+++ INFORMATION PROVIDED

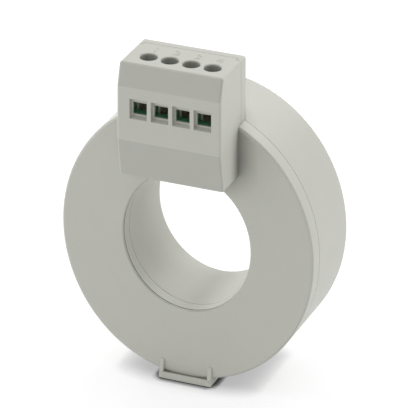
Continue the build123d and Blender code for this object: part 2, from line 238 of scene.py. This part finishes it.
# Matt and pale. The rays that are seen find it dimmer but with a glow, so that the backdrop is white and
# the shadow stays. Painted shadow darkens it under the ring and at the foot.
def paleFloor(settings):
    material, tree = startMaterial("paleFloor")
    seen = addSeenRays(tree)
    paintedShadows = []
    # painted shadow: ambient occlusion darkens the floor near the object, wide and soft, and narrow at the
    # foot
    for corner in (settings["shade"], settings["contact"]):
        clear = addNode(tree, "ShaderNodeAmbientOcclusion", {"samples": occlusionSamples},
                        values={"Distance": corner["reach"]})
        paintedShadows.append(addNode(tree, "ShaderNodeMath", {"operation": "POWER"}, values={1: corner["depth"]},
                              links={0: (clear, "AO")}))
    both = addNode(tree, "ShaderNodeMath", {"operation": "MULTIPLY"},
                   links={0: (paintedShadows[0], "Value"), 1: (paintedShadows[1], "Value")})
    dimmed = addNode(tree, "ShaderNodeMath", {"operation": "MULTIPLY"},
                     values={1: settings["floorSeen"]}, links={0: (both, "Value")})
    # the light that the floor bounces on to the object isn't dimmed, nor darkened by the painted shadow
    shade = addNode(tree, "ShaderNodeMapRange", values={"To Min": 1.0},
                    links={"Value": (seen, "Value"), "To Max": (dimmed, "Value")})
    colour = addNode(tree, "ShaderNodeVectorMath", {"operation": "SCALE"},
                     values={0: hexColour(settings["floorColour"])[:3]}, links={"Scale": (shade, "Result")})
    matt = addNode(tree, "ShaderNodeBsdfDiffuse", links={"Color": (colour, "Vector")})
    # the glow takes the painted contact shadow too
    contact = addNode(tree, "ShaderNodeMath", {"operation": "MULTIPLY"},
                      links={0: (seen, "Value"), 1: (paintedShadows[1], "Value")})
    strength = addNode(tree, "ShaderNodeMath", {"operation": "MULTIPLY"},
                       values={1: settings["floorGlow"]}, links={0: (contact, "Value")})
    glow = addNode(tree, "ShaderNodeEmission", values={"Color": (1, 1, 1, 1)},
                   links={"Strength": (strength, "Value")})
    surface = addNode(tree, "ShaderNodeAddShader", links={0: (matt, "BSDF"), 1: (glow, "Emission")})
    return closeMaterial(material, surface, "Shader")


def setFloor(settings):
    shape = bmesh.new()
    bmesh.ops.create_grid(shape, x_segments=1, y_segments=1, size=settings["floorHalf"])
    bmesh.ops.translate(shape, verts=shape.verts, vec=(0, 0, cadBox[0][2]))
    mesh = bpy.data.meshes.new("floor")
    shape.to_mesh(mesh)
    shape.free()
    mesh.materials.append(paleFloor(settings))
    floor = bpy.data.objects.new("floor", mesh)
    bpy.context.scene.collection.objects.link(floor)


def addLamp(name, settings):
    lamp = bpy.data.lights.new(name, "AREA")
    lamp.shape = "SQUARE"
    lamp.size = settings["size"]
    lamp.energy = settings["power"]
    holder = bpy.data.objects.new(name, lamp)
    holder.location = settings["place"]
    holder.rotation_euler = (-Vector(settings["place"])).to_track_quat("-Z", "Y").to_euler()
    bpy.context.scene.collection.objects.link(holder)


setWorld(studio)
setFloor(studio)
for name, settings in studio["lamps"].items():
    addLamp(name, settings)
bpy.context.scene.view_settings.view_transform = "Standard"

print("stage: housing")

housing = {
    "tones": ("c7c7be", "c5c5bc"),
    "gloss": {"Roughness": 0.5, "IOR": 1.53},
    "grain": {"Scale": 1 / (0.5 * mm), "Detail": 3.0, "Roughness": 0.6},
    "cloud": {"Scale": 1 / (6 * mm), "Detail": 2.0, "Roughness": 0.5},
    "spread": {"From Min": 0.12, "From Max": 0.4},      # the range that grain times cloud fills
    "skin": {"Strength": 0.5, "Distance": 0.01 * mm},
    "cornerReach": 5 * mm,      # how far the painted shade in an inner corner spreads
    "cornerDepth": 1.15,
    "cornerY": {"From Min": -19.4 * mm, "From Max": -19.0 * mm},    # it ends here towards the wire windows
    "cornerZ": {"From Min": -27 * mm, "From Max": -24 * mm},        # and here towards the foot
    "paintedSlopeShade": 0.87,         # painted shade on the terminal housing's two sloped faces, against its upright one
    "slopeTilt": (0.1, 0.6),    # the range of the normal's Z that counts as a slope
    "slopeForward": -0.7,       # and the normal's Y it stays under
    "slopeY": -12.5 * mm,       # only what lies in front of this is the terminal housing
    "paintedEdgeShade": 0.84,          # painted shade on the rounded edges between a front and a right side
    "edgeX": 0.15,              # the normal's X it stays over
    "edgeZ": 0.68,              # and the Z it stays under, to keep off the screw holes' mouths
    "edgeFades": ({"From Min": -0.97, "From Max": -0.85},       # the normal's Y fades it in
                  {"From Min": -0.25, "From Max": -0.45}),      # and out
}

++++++

Reproduce all the data word for word.

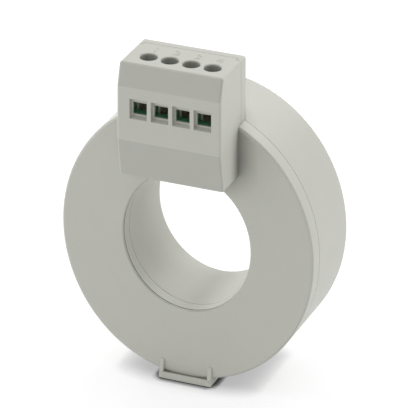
Continue the build123d and Blender code for this object: part 2, from line 238 of scene.py. This part finishes it.
# Matt and pale. The rays that are seen find it dimmer but with a glow, so that the backdrop is white and
# the shadow stays. Painted shadow darkens it under the ring and at the foot.
def paleFloor(settings):
    material, tree = startMaterial("paleFloor")
    seen = addSeenRays(tree)
    paintedShadows = []
    # painted shadow: ambient occlusion darkens the floor near the object, wide and soft, and narrow at the
    # foot
    for corner in (settings["shade"], settings["contact"]):
        clear = addNode(tree, "ShaderNodeAmbientOcclusion", {"samples": occlusionSamples},
                        values={"Distance": corner["reach"]})
        paintedShadows.append(addNode(tree, "ShaderNodeMath", {"operation": "POWER"}, values={1: corner["depth"]},
                              links={0: (clear, "AO")}))
    both = addNode(tree, "ShaderNodeMath", {"operation": "MULTIPLY"},
                   links={0: (paintedShadows[0], "Value"), 1: (paintedShadows[1], "Value")})
    dimmed = addNode(tree, "ShaderNodeMath", {"operation": "MULTIPLY"},
                     values={1: settings["floorSeen"]}, links={0: (both, "Value")})
    # the light that the floor bounces on to the object isn't dimmed, nor darkened by the painted shadow
    shade = addNode(tree, "ShaderNodeMapRange", values={"To Min": 1.0},
                    links={"Value": (seen, "Value"), "To Max": (dimmed, "Value")})
    colour = addNode(tree, "ShaderNodeVectorMath", {"operation": "SCALE"},
                     values={0: hexColour(settings["floorColour"])[:3]}, links={"Scale": (shade, "Result")})
    matt = addNode(tree, "ShaderNodeBsdfDiffuse", links={"Color": (colour, "Vector")})
    # the glow takes the painted contact shadow too
    contact = addNode(tree, "ShaderNodeMath", {"operation": "MULTIPLY"},
                      links={0: (seen, "Value"), 1: (paintedShadows[1], "Value")})
    strength = addNode(tree, "ShaderNodeMath", {"operation": "MULTIPLY"},
                       values={1: settings["floorGlow"]}, links={0: (contact, "Value")})
    glow = addNode(tree, "ShaderNodeEmission", values={"Color": (1, 1, 1, 1)},
                   links={"Strength": (strength, "Value")})
    surface = addNode(tree, "ShaderNodeAddShader", links={0: (matt, "BSDF"), 1: (glow, "Emission")})
    return closeMaterial(material, surface, "Shader")


def setFloor(settings):
    shape = bmesh.new()
    bmesh.ops.create_grid(shape, x_segments=1, y_segments=1, size=settings["floorHalf"])
    bmesh.ops.translate(shape, verts=shape.verts, vec=(0, 0, cadBox[0][2]))
    mesh = bpy.data.meshes.new("floor")
    shape.to_mesh(mesh)
    shape.free()
    mesh.materials.append(paleFloor(settings))
    floor = bpy.data.objects.new("floor", mesh)
    bpy.context.scene.collection.objects.link(floor)


def addLamp(name, settings):
    lamp = bpy.data.lights.new(name, "AREA")
    lamp.shape = "SQUARE"
    lamp.size = settings["size"]
    lamp.energy = settings["power"]
    holder = bpy.data.objects.new(name, lamp)
    holder.location = settings["place"]
    holder.rotation_euler = (-Vector(settings["place"])).to_track_quat("-Z", "Y").to_euler()
    bpy.context.scene.collection.objects.link(holder)


setWorld(studio)
setFloor(studio)
for name, settings in studio["lamps"].items():
    addLamp(name, settings)
bpy.context.scene.view_settings.view_transform = "Standard"

print("stage: housing")

housing = {
    "tones": ("c7c7be", "c5c5bc"),
    "gloss": {"Roughness": 0.5, "IOR": 1.53},
    "grain": {"Scale": 1 / (0.5 * mm), "Detail": 3.0, "Roughness": 0.6},
    "cloud": {"Scale": 1 / (6 * mm), "Detail": 2.0, "Roughness": 0.5},
    "spread": {"From Min": 0.12, "From Max": 0.4},      # the range that grain times cloud fills
    "skin": {"Strength": 0.5, "Distance": 0.01 * mm},
    "cornerReach": 5 * mm,      # how far the painted shade in an inner corner spreads
    "cornerDepth": 1.15,
    "cornerY": {"From Min": -19.4 * mm, "From Max": -19.0 * mm},    # it ends here towards the wire windows
    "cornerZ": {"From Min": -27 * mm, "From Max": -24 * mm},        # and here towards the foot
    "paintedSlopeShade": 0.87,         # painted shade on the terminal housing's two sloped faces, against its upright one
    "slopeTilt": (0.1, 0.6),    # the range of the normal's Z that counts as a slope
    "slopeForward": -0.7,       # and the normal's Y it stays under
    "slopeY": -12.5 * mm,       # only what lies in front of this is the terminal housing
    "paintedEdgeShade": 0.84,          # painted shade on the rounded edges between a front and a right side
    "edgeX": 0.15,              # the normal's X it stays over
    "edgeZ": 0.68,              # and the Z it stays under, to keep off the screw holes' mouths
    "edgeFades": ({"From Min": -0.97, "From Max": -0.85},       # the normal's Y fades it in
                  {"From Min": -0.25, "From Max": -0.45}),      # and out
}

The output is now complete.